The recent group move from Drinker Biddle to Cozen O'Connor, which took place with the help of a recruiter, stands as an example.
“We started looking a while ago because we had some continuing conflict of interest issues that were getting increasingly difficult to solve,” partner Michael Miller told The Legal last month. “Most of the conflicts issues resolved on their own, but by then we had met Michael Heller.”
The Downside
Still, these moves can have their complications. When Cozen O'Connor brought on the construction group from Pepper Hamilton last year, it resulted in litigation—brought not by Pepper Hamilton, but a former client of partners who moved. The ex-client alleged that Cozen O'Connor mishandled conflicts after the group lateral move, but a judge ultimately ruled in Cozen O'Connor's favor, denying the client's motion for injunction.
And it's not just in-state hires that cause friction. Even in other markets, things can become tense when a law firm recruits partners from another firm with the same homestate.

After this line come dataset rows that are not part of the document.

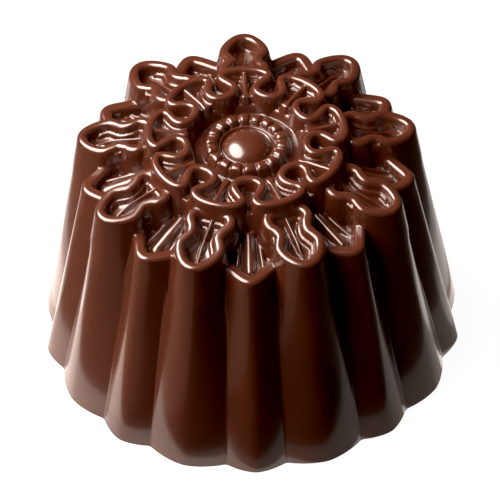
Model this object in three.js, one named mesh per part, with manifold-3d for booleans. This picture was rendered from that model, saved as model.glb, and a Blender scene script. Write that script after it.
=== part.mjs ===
import * as THREE from 'three';
import { mergeVertices } from 'three/addons/utils/BufferGeometryUtils.js';
import Module from 'manifold-3d';

// A moulded chocolate bonbon: a tapering fluted cup with a flower ornament on its top.
// Millimetres, +Z up, origin on the table under the middle of the base.

// Driving dimensions of the cup
const repeats = 9;                 // the whole ornament repeats every 40 degrees
const frontAngle = 270;            // a small petal points to -Y
const baseTipRadius = 15;          // flutes at the table
const baseValleyRadius = 14.3;
const bigFluteHalfAngle = 11.5;    // width of a flute at the table, in degrees
const smallFluteHalfAngle = 8.5;
const lobePower = 1.54;            // roundness of a flute's front
const cutDepth = 1;                // how far pieces reach below the table before the base is cut flat
const shortestEdge = 0.004;        // shorter edges left by joining are closed up

// Heights of the ornament
const bigTipCrest = 17.0;
const bigCrestRise = 0.36;         // rise of the big petals' rims for each millimetre inwards
const bigCrestBend = 0.035;        // how that rise eases off towards the lace
const bigTipRadius = 11.68;
const bigBasinDepth = 0.65;
const smallCrest = 15.85;
const smallBasinDepth = 0.72;
const deckHeight = 15;             // top of the core between the petals
const deckOverlap = 0.1;           // how far a petal's wall reaches into the deck
const laceCrest = 18.5;
const laceFall = 0.04;             // fall of the lace for each millimetre outwards
const laceMiddleRadius = 5.3;
const laceFoot = 14.8;
const plateauHeight = 17.5;

// The rounded rim of a petal, below its crest line
const outerEdgeDrop = 0.05;
const innerEdgeDrop = 0.03;

// The back of a flute leans inwards, out of sight in the core
const backLean = 0.97;
const backNarrowing = 0.9;

// Half outlines of the petals' rims, tip first, as [distance from the axis, half width]
const bigPetalLine = [
  [11.68, 0], [11.35, 0.6], [11.0, 0.93], [10.45, 1.28], [9.9, 1.4], [9.4, 1.2], [8.98, 1.0],
  [8.45, 1.1], [7.95, 1.38], [7.5, 1.38], [7.08, 1.05], [7.0, 0],
];
const smallPetalLine = [
  [11.45, 0], [11.2, 0.3], [10.6, 0.9], [9.95, 1.55], [9.35, 2.1], [8.4, 2.1], [7.4, 1.6],
  [6.5, 1.0], [6.2, 0],
];

// The lace is one closed ribbon; [distance from the axis, degrees from the middle of an arch]
const laceLine = [
  [4.24, 0], [4.4, 7.3], [4.77, 10.7], [5.17, 10.5], [5.58, 8], [6.0, 5.1], [6.31, 4.5],
  [6.56, 5.9], [6.74, 9], [6.84, 14], [6.87, 20],
];
const laceStations = 21 * repeats;

// Section across the lace as [sideways, drop below its crest], down to its foot on both sides
const laceSection = [
  [0.34, null], [0.27, 0.24], [0.13, 0.02], [-0.13, 0.02], [-0.27, 0.24], [-0.34, null],
];

// Turned pieces as [radius, height]
const coreProfile = [
  [0, -1.5], [13.95, -1.5], [10.15, deckHeight], [6.95, deckHeight], [6.82, plateauHeight],
  [3.6, plateauHeight - 0.1], [3.52, 17.05], [0, 17.0],
];
const coreSegments = 40;
const domeProfile = [
  [0, 16.5], [1.85, 16.5], [1.78, 17.45], [1.6, 17.75], [1.2, 18.0], [0.65, 18.13], [0, 18.17],
];
const domeSegments = 24;

// Section of the ring round the dome as [radius, height, depth of its notches]
const ringSection = [
  [3.0, 16.8, 0], [2.9, 17.55, 0.12], [2.68, 17.82, 0.22], [2.3, 17.9, 0.24],
  [2.02, 17.72, 0.2], [1.95, 16.8, 0],
];
const ringNotches = 2 * repeats;
const notchSpacing = 4;            // columns from one notch to the next
const firstNotchAngle = 3;

// Half outline of the rib in each lobe of the lace, outer end first, as [distance, half width]
const ribLine = [[6.95, 0.2], [4.52, 0.2], [4.13, 0.35]];
const ribFoot = 16.5;
const ribHeight = 18.2;            // at its inner end
const ribRise = 0.03;              // rise for each millimetre outwards
const ribChamfer = 0.25;
const ribTopNarrowing = 0.55;

const radians = (degrees) => THREE.MathUtils.degToRad(degrees);
const polar = (radius, degrees) => [
  radius * Math.cos(radians(degrees)),
  radius * Math.sin(radians(degrees)),
];

function surface(positions, index) {
  const geometry = new THREE.BufferGeometry();
  geometry.setAttribute('position', new THREE.Float32BufferAttribute(positions, 3));
  geometry.setIndex(index);
  return geometry;
}

// A closed surface from loops with equally many points, the first one lowest and outermost.
// The first loop is closed by a fan, and the last one lies folded on a line or is closed too.
function loopStack(loops, closeLast) {
  const count = loops[0].length;
  const positions = loops.flat(2);
  const index = [];
  for (let level = 0; level < loops.length - 1; level++) {
    for (let i = 0; i < count; i++) {
      const a = level * count + i;
      const b = level * count + ((i + 1) % count);
      index.push(a, b, b + count, a, b + count, a + count);
    }
  }
  const addFan = (first, facesUp) => {
    const middle = positions.length / 3;
    const sum = [0, 0, 0];
    for (let i = 0; i < count; i++) {
      for (let axis = 0; axis < 3; axis++) {
        sum[axis] += positions[3 * (first + i) + axis] / count;
      }
    }
    positions.push(...sum);
    for (let i = 0; i < count; i++) {
      const a = first + i;
      const b = first + ((i + 1) % count);
      if (facesUp) index.push(a, b, middle);
      else index.push(b, a, middle);
    }
  };
  addFan(0, false);
  if (closeLast) addFan((loops.length - 1) * count, true);
  return surface(positions, index);
}

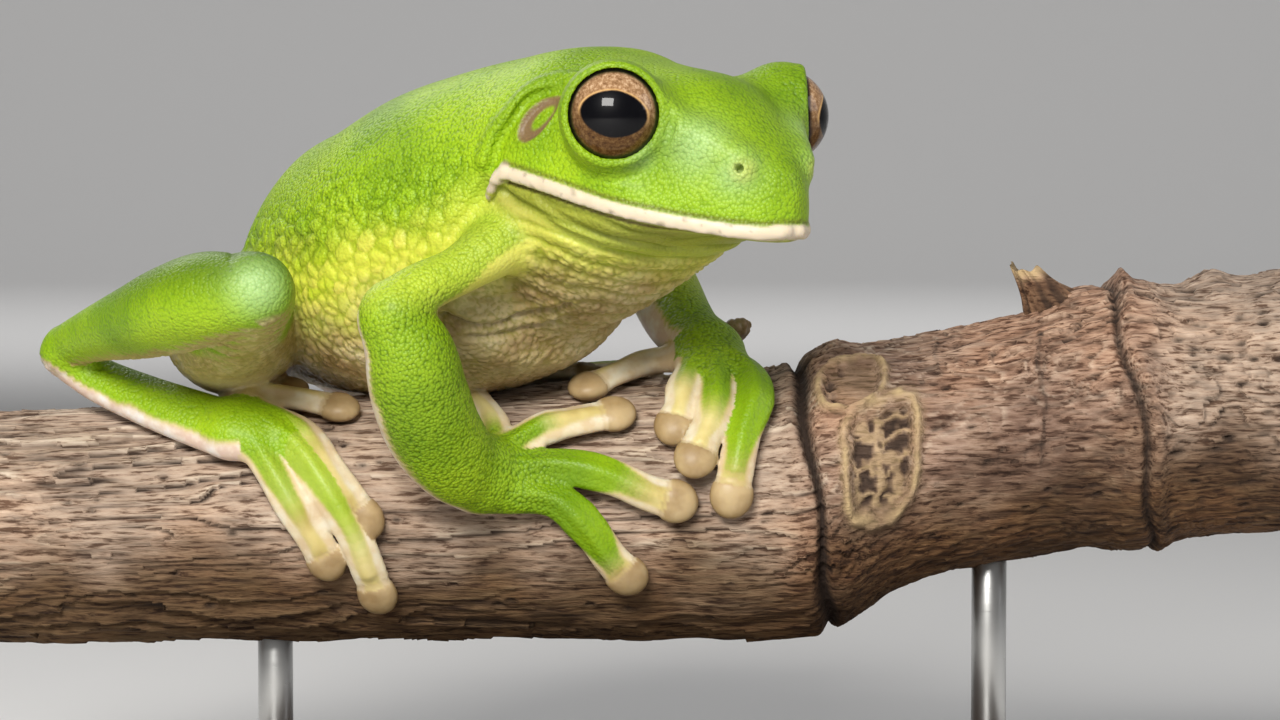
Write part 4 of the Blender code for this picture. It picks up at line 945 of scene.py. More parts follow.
FOOT_LEFT = {
    "root": ((-18.8, -46.0, 3.0), (-14.8, -37.0, 2.8), (-11.4, -31.0, 2.2)),
    "digits": (
        ((-17.0, -34.0, 2.6), (-14.0, -23.0, 2.2), (-10.0, -15.0, 1.8), (-6.6, -13.0, 1.5)),
        ((-15.0, -32.0, 2.6), (-10.0, -23.0, 2.3), (-5.0, -20.0, 1.8), (-1.0, -20.0, 1.5)),
        ((-14.0, -34.0, 2.6), (-6.0, -31.0, 2.3), (0.0, -33.0, 1.8), (5.4, -36.0, 1.5)),
        ((-14.0, -33.0, 2.8), (-7.0, -27.0, 2.6), (0.0, -24.0, 2.6), (7.0, -21.5, 4.6), (13.0, -18.5, 7.2)),
        ((-15.0, -40.0, 2.6), (-8.0, -47.0, 2.3), (-1.0, -54.0, 1.9), (4.0, -58.0, 1.5)),
    ),
    "web_reach": (0.5, 0.5, 0.55, 0.6),
    "greens": (0.0, 0.1, 0.5, 0.4, 0.9),
}
ROOT_GREEN = {"hand": 0.95, "foot": 0.8}
PALM_SIZES = ((4.6, 3.4), (4.4, 2.6), (3.4, 1.9))
SOLE_SIZES = ((3.9, 2.4), (3.7, 2.3), (2.8, 1.8))
# Shares of a digit's length with half its width and depth there. A soft flat sheath holds the digit's
# firm cord, which ends in a knuckle behind the pad
FINGER_SIZES = (
    (0.0, 2.3, 1.7), (0.22, 2.2, 1.35), (0.42, 2.45, 1.35),
    (0.6, 2.2, 1.15), (0.78, 2.25, 1.05), (1.0, 2.4, 1.15),
)
TOE_SIZES = (
    (0.0, 2.1, 1.5), (0.22, 2.1, 1.25), (0.42, 2.35, 1.2),
    (0.6, 2.15, 1.05), (0.78, 2.2, 1.0), (1.0, 2.25, 1.05),
)
CORD_SIZE = (0.46, 0.85)
CORD_LIFT = 0.6
CORD_ENDS = 0.8
FINGER_PAD = (2.9, 2.7, 1.5)
TOE_PAD = (2.9, 2.45, 1.45)
PAD_FROM = 0.85
WEB_HALF_DEPTH = 0.3
WEB_NOTCH = 0.4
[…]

Swartz Campbell and Chartwell Law Offices, for example, became embroiled in long-running litigation over partner poaching not in the Philadelphia region, where both are headquartered, but in Florida, after a group of lawyers left Swartz Campbell for Chartwell beginning in 2010. The case finally settled in February, the same day a trial was set to begin.
To lessen the blow after a lateral move, sometimes firms will highlight their use of a recruiter when announcing a group hire in order “to send a signal to another firm that we aren't raiding your firm,“ D'Amore said.
On the other hand, some firms may see no advantage in such niceties, or may see a reason to flaunt their lateral appetites in order to convert clients from their hires' former firm, D'Amore said. Cozen O'Connor, for instance, was not shy about the numbers when it took its 30th lawyer from Buchanan Ingersoll, putting the tally right into its announcement.
“If it's someone who has a lot of business … the odds that the business will follow usually increase if you have a number of lawyers going with them that would support the amount of work they have,” he said.
And after all, without the clients, what's all that lateral hiring for?